Living in the Sky received critical acclaim, and was listed in Kinema Junpo 2020's list of the top 10 Japanese films of the year.

== Plot ==
Naomi, who works at a small publishing house in the suburbs, is unable to accept the sudden death of her parents, so she starts living at a high-rise apartment owned by her uncle and his wife, who kindly allow her to stay there on her own. She lives with her long-time partner, Haru, a black cat, and is surrounded by like-minded colleagues, including a junior colleague who is pregnant. After a dream-like encounter in an elevator, her neighbor, actor Tokito Morinori, starts to pursue Naomi, which makes her flutter. The sight outside the window of the high-rise building that cuts through the clouds seems to reflect her dazed present and confusing future. Floating between her workplace, love, and life goals, Naomi is still searching and finding her true self.

== Cast ==

- Mikako Tabe as Naomi Kobayakawa, editor of a small publishing house. Her parents are both dead, and with the help of her uncle Masahiro, she lives in an apartment in a tower with her beloved cat Haru. Even though she did not shed any tears about the death of her parents, she always feels a bit lonely and empty. One day, she meets Morinori Tokido, a star actor who lives in the same apartment.
- Yukino Kishii as Aiko Kinoshita, Naomi's junior colleague and also an editor. She is hiding a big secret that although she is close to marriage and childbirth, the child in her belly is not the child of her fiance. Although she hides the secret by showing a cheerful face to everyone around her, the time to give birth is finally approaching.
- Mimula as Asuko Kobayakawa, Masahiro's wife and Naomi's aunt. She lives in a high-class apartment in a harmonious relationship with her husband and has been taking care of Naomi since she moves to the same apartment. She seems to be living a free life, but she has a sense of loss that only she can understand.
- Takanori Iwata as Tokito Morinori, a star actor who is getting a lot of attention. One day, he meets Naomi by chance in the elevator of his apartment and started to have a relationship with her from then on. Although the relationship starts by chance, it went through a special development afterward.
- Shingo Tsurumi as Masahiro Kobayakawa，Naomi's uncle and Asuko's husband. He is gentle to his wife, and he cares for Naomi, but he doesn't notice the troubles Asuko is facing.
- Hisafumi Iwashita as the owner of the publishing house where Naomi and Aiko works. His publishing house was converted from an old private house, and he has the belief that he would only publish books that he is proud of. Although he is a bit puffed up with pride, he has gained deep trust from his staff.
- Yô Takahashi as Kashiwagi, the editor-in-chief of the publishing house where Naomi works. He negotiated repeatedly about whether to publish the new work of novelist Yoshida directly or to serialise it. He has a good grasp of Naomi's weaknesses.
- Nao Ōmori as Osamu Yoshida, novelist. After winning a literary award and being highly anticipated, he hopes to release his new work at the publishing house where Naomi works and begins to negotiate. He and Aiko have a big secret between them that no one knows.
- Akira Emoto as Kondō, the concierge of the tower apartment where Naomi lives.
- Masatoshi Nagase as a funeral director for pets.

== Release ==
The film had its premiere at Marunouchi Piccadilly in Tokyo on October 4, 2020, and opened in Japan on October 23 of the same year.

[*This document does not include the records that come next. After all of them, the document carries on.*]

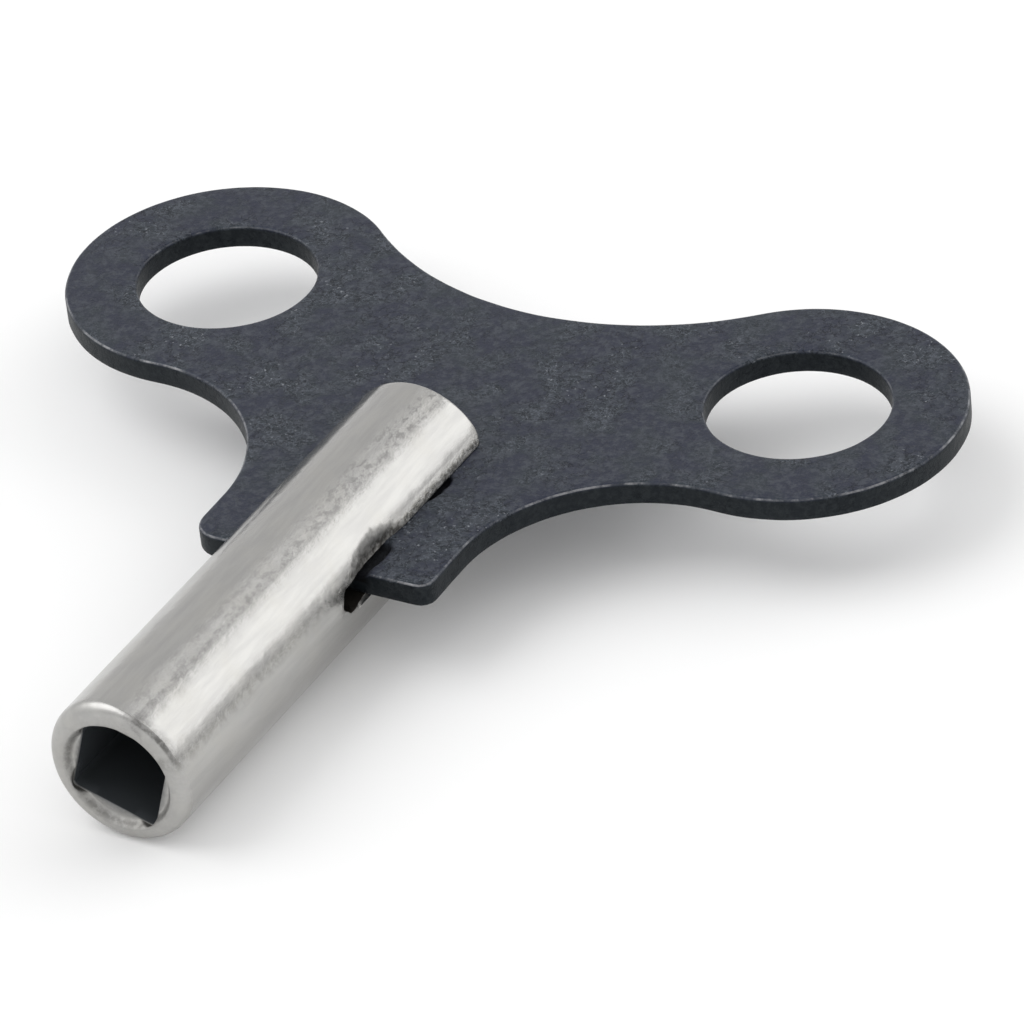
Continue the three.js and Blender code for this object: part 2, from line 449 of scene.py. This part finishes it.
def nick_depth(angle, v):
    """Depth of the dent that the staking left in the right flank, low down beside the slot."""
    along = 1 - ((v - NICK_V) / NICK_HALF_LENGTH)**2
    if along <= 0:
        return 0.0
    uneven = rough(angle * SHANK_RADIUS, v, 0.0, 0.7)
    top = NICK_FOOT + (NICK_TOP - NICK_FOOT) * along + NICK_RAGGED * uneven
    depth = NICK_DEPTH * along * (1 + 0.12 * uneven)
    return depth * smooth(angle / NICK_FADE + 1) * smooth((top - angle) * SHANK_RADIUS / NICK_SLOPE)


def shank_point(radius, angle, v):
    """A point at a radius and angle round the shank's axis."""
    return Vector((radius * math.cos(angle), v, radius * math.sin(angle)))


def slot_levels(inset):
    """The slot's upper and lower edge lines, from the shank's surface in to its flats: heights, sink."""
    lines = []
    for i in range(EDGE_ROWS + 1):
        turn = math.pi / 2 * i / EDGE_ROWS
        rounding = SLOT_EDGE if i == 0 else SLOT_EDGE - inset
        off = SLOT_HALF + (inset if i else 0) + rounding * (1 - math.sin(turn))
        lines.append((SLOT_MIDDLE + off, SLOT_MIDDLE - off, rounding * (1 - math.cos(turn))))
    return lines


def shank_columns():
    """Directions round the shank, in four runs: right slot, top, left slot, underside."""
    right = spread(LOWER_EDGE, UPPER_EDGE, WIDE_ANGLE)
    top = spread(UPPER_EDGE, FINE_TO_ANGLE, FINE_ANGLE)
    top += spread(FINE_TO_ANGLE, math.pi - UPPER_EDGE, WIDE_ANGLE)
    left = [math.pi - angle for angle in reversed(right + [UPPER_EDGE])][:-1]
    under = spread(math.pi - LOWER_EDGE, TURN + LOWER_EDGE, WIDE_ANGLE)
    return right, top, left, under


def shank_radius(angle, v):
    """Radius of the shank's side, less in the nick."""
    return SHANK_RADIUS - nick_depth(angle, v)


def slot_rows():
    """Rows over the slotted stretch: place along the shank, and insets of the round and flat sides."""
    along = spread(SLOT_END_V, NICK_REAR_V, NICK_STEP)[1:]
    along += spread(NICK_REAR_V, REAR_V - REAR_EDGE, SHANK_STEP)
    rows = [(v, 0.0, 0.0) for v in along]
    for i in range(EDGE_ROWS + 1):
        turn = math.pi / 2 * i / EDGE_ROWS
        inset = REAR_EDGE * (1 - math.cos(turn))
        rows.append((REAR_V - REAR_EDGE * (1 - math.sin(turn)), inset, inset * 0.5))
    return rows


def prong_line(skin, columns, run, row):
    """One row of a prong's round side, with both its edges."""
    v, inset, _ = row
    angles = columns[run] + [columns[(run + 1) % 4][0]]
    if run == UNDERSIDE:
        angles[-1] += TURN
    return skin.line([shank_point(shank_radius(a % TURN, v) - inset, a, v) for a in angles])


def part_of(whole_row, columns, run):
    """The points of a row right round the shank that belong to one run of columns, with both ends."""
    start = sum(len(each) for each in columns[:run])
    return [whole_row[(start + i) % len(whole_row)] for i in range(len(columns[run]) + 1)]


def slot_outline(side, upper, lower, end):
    """The outermost line of the slot's edge: in along the upper prong, across, out along the lower."""
    first, last = (0, -1) if side > 0 else (-1, 0)
    return [line[first] for line in reversed(upper)] + end + [line[last] for line in lower]


def edge_point(side, row, line, prong):
    """A point on the rounding between a prong's round side and its flat face."""
    v, inset, flat_inset = row
    level = slot_levels(flat_inset)[line][prong]
    sunk = slot_levels(flat_inset)[line][2]
    angle = math.asin(level / SHANK_RADIUS)
    radius = (shank_radius(angle, v) if side > 0 else SHANK_RADIUS) - inset
    return Vector((side * math.sqrt((radius - sunk)**2 - level**2), v, level))


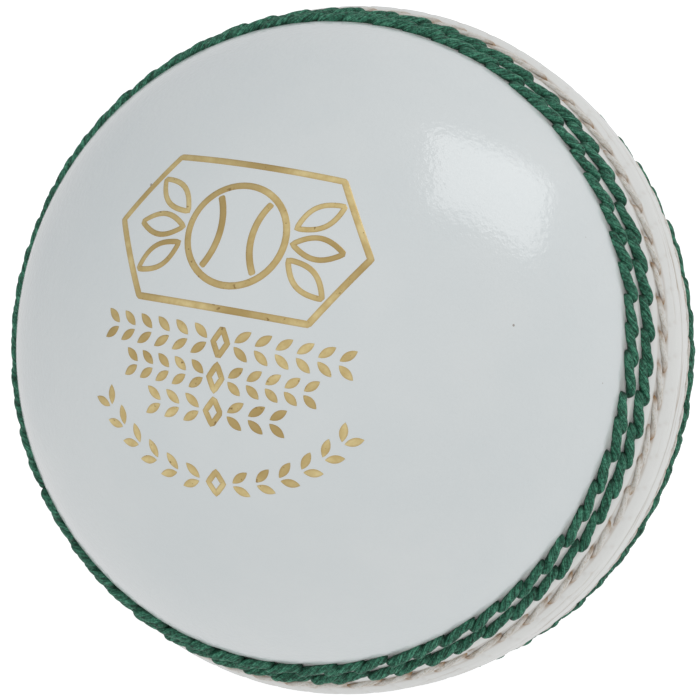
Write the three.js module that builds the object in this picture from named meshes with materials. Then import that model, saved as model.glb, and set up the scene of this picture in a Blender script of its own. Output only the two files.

It was also screened at Busan International Film Festival on October 25, 2020 and at Taipei Golden Horse Film Festival on November 14,16 and 18.

=== Marketing ===
On August 24, 2020, the film adaptation of the novel of the same title written by lyricist Masato Odake was announced, and the cast of the film was revealed. On September 3, a poster and trailer for the film were released, and the theme song of the film was revealed to be Sandaime J Soul Brothers' "Sora ni Sumu～Living in your sky～", which was released in 2017 with lyrics written by Masato Odake. Some stills from the film were released on September 8, and on September 14, a full-length trailer for the film with the lyrics of the theme song was released. On October 4, the premiere for the film was held in Tokyo, with cast members Mikako Tabe, Yukino Kishii, Rie Mimura, Takanori Iwata, and director Shinji Aoyama attending. More stills from the film were released on October 6, and on October 10, stills and a video clip of the black cat, the only living being who understands the heroine in the film, were released.

== Reception ==
Kentaro Muramatsu described the film as "an incredible film", writing "Director Shinji Aoyama's style of work is mostly sharp and experimental, but he is someone who can be both intense and yet make warm, smooth work. And Living in the Sky is exactly along these lines. The film has neither big events nor extremely emotional parts, not to mention the story of the protagonist who is completely free of violent atmosphere. The film penetrates into the human heart in addition to memories. While director Aoyama aims to tell the stories of women living in modern society, the film Living in the Sky is a work that contains universal things that have nothing to do with whether they are female or male. It is not that there is anything special or that is particularly conspicuous, but somehow it leaves a deep impression."